We live in a time where the world fits into the palm of our hands. With a single tap, we can reach someone across continents. We can witness global events in real time. We can reconnect with old friends, celebrate milestones, and stay informed about the world’s pulse. Social media has undeniably connected humanity in ways once unimaginable.
And yet, quietly and almost unnoticeably, it has begun to invade the very fabric of our daily lives. What once served as a bridge is slowly becoming a constant presence – one that shapes our time, our attention, our relationships, and even our self-worth.
The Silent Theft of Time
Time is the most democratic resource – everyone receives the same twenty-four hours. Yet we see that social media has a unique way of dissolving it. Minutes become hours.
Scrolling becomes a habit. Habit becomes dependency. Much of this participation is passive. Most of us are not creating, engaging, or even consciously consuming. We are simply present – absorbing endless streams of information. The cost is rarely visible in the moment. But over time, it accumulates – unfinished conversations, postponed hobbies, delayed rest, diminished focus. Time slips away quietly.
The Fading of Simple Joys
There was once a simplicity in connection. Unplanned conversations. Shared laughter without interruption. Long family discussions over meals. Friends sitting together without the need for documentation. Today, it is difficult to find a gathering where phones are absent – even briefly. Conversations compete with notifications.
Presence is divided between the physical and the digital. Ironically, while social media was designed to enhance connection, it often fragments attention. The simple joy of undivided presence is becoming rare. Even within families, discussions are shorter, often transactional, and sometimes only on demand. The depth of sharing – joys, sorrows, reflections – is quietly diminishing. They are becoming cryptic posts at the most.
The Age of Unfiltered Comparison
Perhaps the most profound social media impact is not on our time, but on our minds. Every day, we witness curated highlights of countless lives: Promotions. Career switches. Upskilling achievements. Vacations in exotic destinations. Milestones, celebrations, accomplishments.

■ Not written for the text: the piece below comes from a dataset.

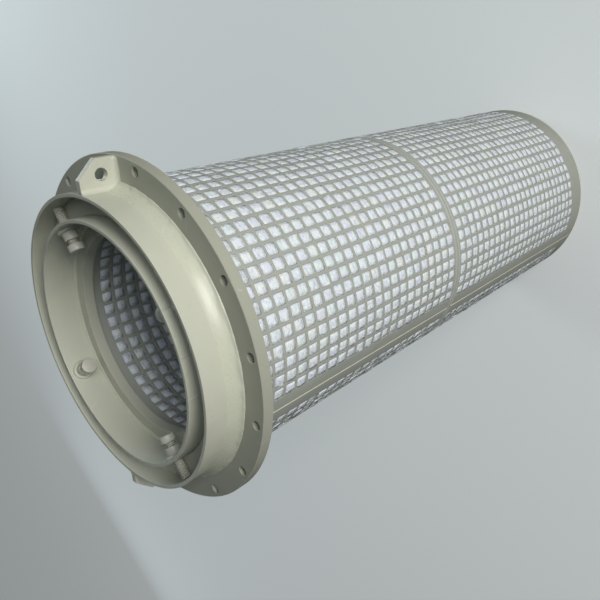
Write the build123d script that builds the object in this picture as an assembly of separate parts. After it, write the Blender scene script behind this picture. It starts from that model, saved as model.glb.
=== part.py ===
from build123d import *
import math
import os

# Fiber bed candle filter, millimetres. The candle stands on its closed end plate with the open
# neck up. +Z runs along its axis and the origin is the centre of the end plate's outer face.

# Square-hole grid that both cages are made from. The pitch around the candle comes first, then
# the pitch along it in each length of the outer cage and in the inner cage.
grid_pitch = 21.2
upper_pitch = 20.7
lower_pitch = 21.5
inner_pitch = 21.5
grid_hole = 16.4
seam_columns = 2
upper_rows = 22
lower_rows = 24
inner_upper_rows = 21
inner_lower_rows = 23
top_margin = 44.1
joint_gap = 39.0
end_margin = 62.8
inner_grid_shift = 6.6

# Neck tube above the flange and the fillet weld around its foot
neck_od = 416.0
neck_wall = 5.0
neck_height = 50.0
neck_weld_leg = 9.5

# Mounting flange, a plate as wide as its land outside the neck, with its bolt circle
flange_land = 42.0
flange_thickness = 16.0
bolt_count = 16
bolt_hole = 13.0
bolt_edge = 12.0
flange_recess = 3.0

# Cages on both sides of the fibre bed and the welded rings that join their two lengths
cage_step = 2.0
cage_wall = 5.0
bed_thickness = 42.5
joint_ring_height = 12.0
joint_ring_proud = 0.8
seam_angle = -145.0
inner_seam_angle = -147.6
seam_bead_width = 4.0
seam_bead_proud = 0.8
seam_bead_end = 12.0

# Two lifting lugs, plates that stand radially between two bolt holes
lug_count = 2
lug_first_angle = -33.75
lug_thickness = 10.0
lug_inset = 1.0
lug_chamfer = 24.0
lug_hole = 16.0
lug_hole_height = 20.5

# Cover ring that closes the bed, and the locking collar inside it
cover_width = 28.0
cover_thickness = 6.0
cover_rise = 22.0
collar_wall = 5.0
collar_weld_leg = 2.5

# Seat ring on the inner cage, which carries the collar and narrows the bore
seat_ring_lip = 9.5
seat_ring_thickness = 16.0
seat_ring_rise = 3.0

# Four radial locking screws through threaded bosses on the collar
screw_count = 4
screw_thread = 14.0
screw_above_cover = 1.0
screw_head = 22.0
screw_head_length = 10.0
screw_head_chamfer = 1.0
screw_bare_length = 6.5
boss_diameter = 20.5
boss_length = 15.0

# End plate and its weld
end_plate_thickness = 10.0
end_weld_leg = 3.0

# Clearance between curved faces that meet, and how far a cutter runs past what it cuts
fit_gap = 0.3
cut_past = 20.0

# Heights worked out from the sizes above
upper_span = (upper_rows - 1) * upper_pitch
lower_span = (lower_rows - 1) * lower_pitch
flange_front_z = end_margin + lower_span + joint_gap + upper_span + top_margin
flange_back_z = flange_front_z - flange_thickness
cage_top_z = flange_back_z + flange_recess
neck_top_z = flange_front_z + neck_height
lower_first_z = end_margin + lower_span
upper_last_z = lower_first_z + joint_gap
upper_first_z = upper_last_z + upper_span
joint_z = lower_first_z + joint_gap / 2
joint_bottom_z = joint_z - joint_ring_height / 2
joint_top_z = joint_z + joint_ring_height / 2
inner_end_z = end_margin + inner_grid_shift
inner_lower_first_z = inner_end_z + (inner_lower_rows - 1) * inner_pitch
inner_upper_first_z = upper_first_z + inner_grid_shift
inner_upper_last_z = inner_upper_first_z - (inner_upper_rows - 1) * inner_pitch
seat_top_z = flange_front_z + seat_ring_rise
seat_bottom_z = seat_top_z - seat_ring_thickness
cover_top_z = flange_front_z + cover_rise
cover_bottom_z = cover_top_z - cover_thickness
screw_z = cover_top_z + screw_above_cover + screw_thread / 2
screw_bore = screw_thread + 2 * fit_gap

# Radii worked out from the sizes above
neck_r = neck_od / 2
neck_bore_r = neck_r - neck_wall
flange_r = neck_r + flange_land
outer_cage_r = neck_r + cage_step
outer_cage_bore_r = outer_cage_r - cage_wall
inner_cage_r = outer_cage_bore_r - bed_thickness
inner_cage_bore_r = inner_cage_r - cage_wall
collar_r = neck_bore_r - cover_width
collar_bore_r = collar_r - collar_wall
seat_ring_r = collar_r
seat_ring_bore_r = inner_cage_bore_r - seat_ring_lip


def disc(radius, bottom_z, top_z):
    """A plain disc between two heights."""
    base = (Align.CENTER, Align.CENTER, Align.MIN)
    return Pos(0, 0, bottom_z) * Cylinder(radius, top_z - bottom_z, align=base)


def ring(outer_r, inner_r, bottom_z, top_z):
    """A plain ring or tube between two heights."""
    return disc(outer_r, bottom_z, top_z) - disc(inner_r, bottom_z, top_z)


def turned(points):
    """A solid of revolution about Z from its outline, given as pairs of radius and height."""
    outline = Polyline([(r, 0, z) for r, z in points], close=True)
    return revolve(make_face(outline), Axis.Z)


def columns(circumference):
    """How many grid pitches go round a wall."""
    return round(circumference / grid_pitch)


def cage(outer_r, bore_r, grid_r, turn, bottom_z, top_z, last_z, first_z):
    """One length of cage: a rolled sheet whose openings run between its end margins."""
    count = columns(2 * math.pi * grid_r)
    step = 360 / count
    slot_bottom = last_z - grid_hole / 2
    slot_height = first_z - last_z + grid_hole
    cutter = Box(
        outer_r - bore_r + 2 * cut_past,
        grid_hole,
        slot_height,
        align=(Align.CENTER, Align.CENTER, Align.MIN),
    )
    middle = (outer_r + bore_r) / 2
    slots = []
    for i in range(count - seam_columns):
        angle = turn + (i + (seam_columns + 1) / 2) * step
        slots.append(Rot(0, 0, angle) * Pos(middle, 0, slot_bottom) * cutter)
    return ring(outer_r, bore_r, bottom_z, top_z) - slots


def seam_weld(bottom_z, top_z):
    """The raised bead that closes a rolled length of the outer cage."""
    inner = outer_cage_r + fit_gap
    outer = outer_cage_r + seam_bead_proud
    band = ring(outer, inner, bottom_z, top_z)
    bar = Pos(outer_cage_r, 0, bottom_z) * Box(
        cut_past,
        seam_bead_width,
        top_z - bottom_z,
        align=(Align.CENTER, Align.CENTER, Align.MIN),
    )
    return Rot(0, 0, seam_angle) * (band & bar)


def mounting_flange():
    """Ring plate with evenly spaced bolt holes and a recess that takes the outer cage."""
    plate = ring(flange_r, neck_bore_r, flange_back_z, flange_front_z)
    plate = plate - disc(outer_cage_r + fit_gap, flange_back_z - cut_past, cage_top_z)
    hole = Cylinder(bolt_hole / 2, 2 * (flange_thickness + cut_past))
    circle_r = flange_r - bolt_edge
    holes = [
        Rot(0, 0, i * 360 / bolt_count) * Pos(circle_r, 0, flange_front_z) * hole
        for i in range(bolt_count)
    ]
    return plate - holes


def neck_fillet_weld():
    """Fillet weld around the foot of the neck."""
    inner = neck_r + fit_gap
    foot = flange_front_z
    toe = (neck_r + neck_weld_leg, foot)
    return turned([(inner, foot), toe, (inner, foot + neck_weld_leg)])


def lifting_lug():
    """Radial lug plate with a chamfered outer corner, notched over the neck weld."""
    inner = neck_r + fit_gap
    outer = flange_r - lug_inset
    notch = neck_weld_leg + 2 * fit_gap
    foot = flange_front_z
    top = neck_top_z - 0.5
    outline = Polyline(
        (inner + notch, 0, foot),
        (outer, 0, foot),
        (outer, 0, top - lug_chamfer),
        (outer - lug_chamfer, 0, top),
        (inner, 0, top),
        (inner, 0, foot + notch),
        close=True,
    )
    plate = extrude(make_face(outline), lug_thickness / 2, dir=(0, 1, 0), both=True)
    hole = Rot(90, 0, 0) * Cylinder(lug_hole / 2, lug_thickness + cut_past)
    return plate - Pos((inner + outer) / 2, 0, foot + lug_hole_height) * hole


def radial_rod(diameter, inner_r, outer_r):
    """A rod along +X between two distances from the axis, at the screws' height."""
    rod = Cylinder(diameter / 2, outer_r - inner_r, align=(Align.CENTER, Align.CENTER, Align.MIN))
    return Pos(inner_r, 0, screw_z) * Rot(0, 90, 0) * rod


def locking_collar():
    """Tube that stands on the seat ring, drilled for the locking screws."""
    tube = ring(collar_r, collar_bore_r, seat_top_z, neck_top_z)
    drill = radial_rod(screw_bore, collar_bore_r - cut_past, collar_r + cut_past)
    drills = [Rot(0, 0, i * 360 / screw_count) * drill for i in range(screw_count)]
    return tube - drills


def screw_boss():
    """Threaded boss, its foot shaped to the inside of the collar."""
    inner = collar_bore_r - boss_length
    outer = collar_r + cut_past
    rod = radial_rod(boss_diameter, inner, outer)
    rod = rod & Pos(0, 0, screw_z) * Cylinder(collar_bore_r - fit_gap, boss_diameter * 2)
    return rod - radial_rod(screw_bore, inner - cut_past, outer)


def locking_screw():
    """Screw with a round head inside the collar and its tip just off the neck's bore."""
    tip = neck_bore_r - fit_gap * 2
    head_face = collar_bore_r - boss_length - screw_bare_length
    shank = radial_rod(screw_thread, head_face, tip)
    shank = chamfer(shank.edges().sort_by(Axis.X)[-1], 1.0)
    head = radial_rod(screw_head, head_face - screw_head_length, head_face)
    head = chamfer(head.edges().sort_by(Axis.X)[0], screw_head_chamfer)
    return shank + head


def collar_weld():
    """Small weld line inside the foot of the collar."""
    outer = collar_bore_r - fit_gap
    inner = outer - collar_weld_leg
    return turned([(outer, seat_top_z), (inner, seat_top_z), (outer, seat_top_z + collar_weld_leg)])


def end_plate_weld():
    """Weld around the foot of the outer cage, inside the end plate's edge."""
    inner = outer_cage_bore_r - fit_gap
    foot = end_plate_thickness
    return turned([(inner, foot), (inner - end_weld_leg, foot), (inner, foot + end_weld_leg)])


def fibre_bed():
    """Packed fibre between the cages, stepped in around the seat ring and the neck."""
    inner = inner_cage_r + fit_gap
    outer = outer_cage_bore_r - fit_gap
    upper_inner = collar_r + fit_gap
    upper_outer = neck_bore_r - fit_gap
    top = cover_bottom_z - fit_gap
    weld_top = end_plate_thickness + end_weld_leg + fit_gap
    weld_inner = outer - end_weld_leg - fit_gap
    return turned(
        [
            (inner, end_plate_thickness),
            (weld_inner, end_plate_thickness),
            (weld_inner, weld_top),
            (outer, weld_top),
            (outer, cage_top_z - fit_gap),
            (upper_outer, cage_top_z - fit_gap),
            (upper_outer, top),
            (upper_inner, top),
            (upper_inner, seat_bottom_z - fit_gap),
            (inner, seat_bottom_z - fit_gap),
        ]
    )


pieces = {}
pieces["mounting_flange"] = mounting_flange()
pieces["outlet_neck"] = ring(neck_r, neck_bore_r, flange_front_z, neck_top_z)
pieces["neck_fillet_weld"] = neck_fillet_weld()
for i in range(lug_count):
    angle = lug_first_angle + i * 360 / lug_count
    pieces[f"lifting_lug_{i + 1}"] = Rot(0, 0, angle) * lifting_lug()

pieces["bed_seat_ring"] = ring(seat_ring_r, seat_ring_bore_r, seat_bottom_z, seat_top_z)
pieces["locking_collar"] = locking_collar()
pieces["collar_weld"] = collar_weld()
cover_r = neck_bore_r - fit_gap
cover_bore_r = collar_r + fit_gap
pieces["bed_cover_ring"] = ring(cover_r, cover_bore_r, cover_bottom_z, cover_top_z)
for i in range(screw_count):
    turn = Rot(0, 0, i * 360 / screw_count)
    pieces[f"screw_boss_{i + 1}"] = turn * screw_boss()
    pieces[f"locking_screw_{i + 1}"] = turn * locking_screw()

cage_foot_z = end_plate_thickness
outer = (outer_cage_r, outer_cage_bore_r, outer_cage_r, seam_angle)
pieces["outer_cage_upper"] = cage(*outer, joint_top_z, cage_top_z, upper_last_z, upper_first_z)
pieces["outer_cage_lower"] = cage(*outer, cage_foot_z, joint_bottom_z, end_margin, lower_first_z)
joint_r = outer_cage_r + joint_ring_proud
pieces["outer_joint_ring"] = ring(joint_r, outer_cage_bore_r, joint_bottom_z, joint_top_z)
pieces["outer_seam_upper"] = seam_weld(joint_top_z, flange_back_z - seam_bead_end)
pieces["outer_seam_lower"] = seam_weld(cage_foot_z, joint_bottom_z)

inner = (inner_cage_r, inner_cage_bore_r, inner_cage_bore_r, inner_seam_angle)
pieces["inner_cage_upper"] = cage(
    *inner, joint_top_z, seat_bottom_z, inner_upper_last_z, inner_upper_first_z
)
pieces["inner_cage_lower"] = cage(
    *inner, cage_foot_z, joint_bottom_z, inner_end_z, inner_lower_first_z
)
pieces["inner_joint_ring"] = ring(inner_cage_r, inner_cage_bore_r, joint_bottom_z, joint_top_z)

pieces["end_plate"] = disc(outer_cage_r, 0, end_plate_thickness)
pieces["end_plate_weld"] = end_plate_weld()
pieces["fibre_bed"] = fibre_bed()

os.makedirs("parts", exist_ok=True)
for name, solid in pieces.items():
    export_step(solid, f"parts/{name}.step")
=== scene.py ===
import functools
import math
import random

import bmesh
import bpy
from bpy.props import FloatProperty, FloatVectorProperty, IntProperty, PointerProperty
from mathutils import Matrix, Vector


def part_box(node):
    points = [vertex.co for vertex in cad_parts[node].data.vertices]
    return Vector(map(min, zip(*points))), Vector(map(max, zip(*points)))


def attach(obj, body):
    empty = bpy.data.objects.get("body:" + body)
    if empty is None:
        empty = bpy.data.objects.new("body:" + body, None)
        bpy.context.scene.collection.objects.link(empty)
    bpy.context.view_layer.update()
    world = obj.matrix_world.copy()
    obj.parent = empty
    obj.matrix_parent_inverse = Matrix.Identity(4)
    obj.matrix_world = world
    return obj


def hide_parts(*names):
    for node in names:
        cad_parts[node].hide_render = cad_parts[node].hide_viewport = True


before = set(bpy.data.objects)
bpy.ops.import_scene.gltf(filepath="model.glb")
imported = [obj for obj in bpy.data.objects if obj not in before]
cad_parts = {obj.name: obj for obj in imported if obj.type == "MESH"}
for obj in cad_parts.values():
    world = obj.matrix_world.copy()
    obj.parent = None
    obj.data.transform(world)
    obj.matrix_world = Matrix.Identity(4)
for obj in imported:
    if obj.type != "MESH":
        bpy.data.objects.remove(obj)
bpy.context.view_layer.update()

bl_info = {
    "name": "Fiber Bed Candle Filter",
    "version": (1, 0, 0),
    "blender": (4, 5, 0),
    "location": "View3D > Sidebar > Candle",
    "description": "Dresses the packed candle filter: cages, fibre, plates, welds, screws and stage",
    "category": "Object",
}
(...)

Comparison is not new. It has always existed. But earlier, information travelled slower. It came from closer circles – people whose lives we understood with context and background.
Today, context is absent. We see the result, not the struggle. The celebration, not the sacrifice. The success, not the uncertainty behind it. And without that context, the mind fills the gaps. We begin to measure our ordinary days against someone else’s extraordinary moments.
Unhealthy comparisons breed silent dissatisfaction. They create a subtle sense of inadequacy – even when nothing is truly lacking in our own lives. We, unknowingly, live in some other environment, oblivious of the peace and joy that we have.
The Illusion of Entitlement
Continuous exposure to achievement can distort perception. We begin to feel that every success we see is something we too must immediately attain. The line between inspiration and entitlement becomes blurred. Instead of asking, what aligns with my journey? we ask, Why not me – and why not now?
This constant mental acceleration disrupts inner balance. It makes contentment feel like complacency. And peace becomes conditional upon external milestones.
Acceptance, Not Escape
The reality is clear: social media is not disappearing.
Nor can we simply return to a world without it. It is embedded in our professional networks, our communication channels, our information systems. The answer is not elimination but mindful regulation – an acceptance of the principles of digital wellbeing, We may not control the flow of information, but we can control how we process it.
It requires awareness and the discipline to control the amount of information that passes through us and the discipline to pause before internalising what we see. It requires the maturity and the wisdom to understand that every life unfolds at its own pace. We should anchor ourselves to protect our peace amidst the noise.
When we learn to channelise the information we receive, when we consciously process rather than impulsively react, we will gain control.
Let us stay anchored! The quality of our lives is shaped by thoughts that we choose to keep and not the information we consume.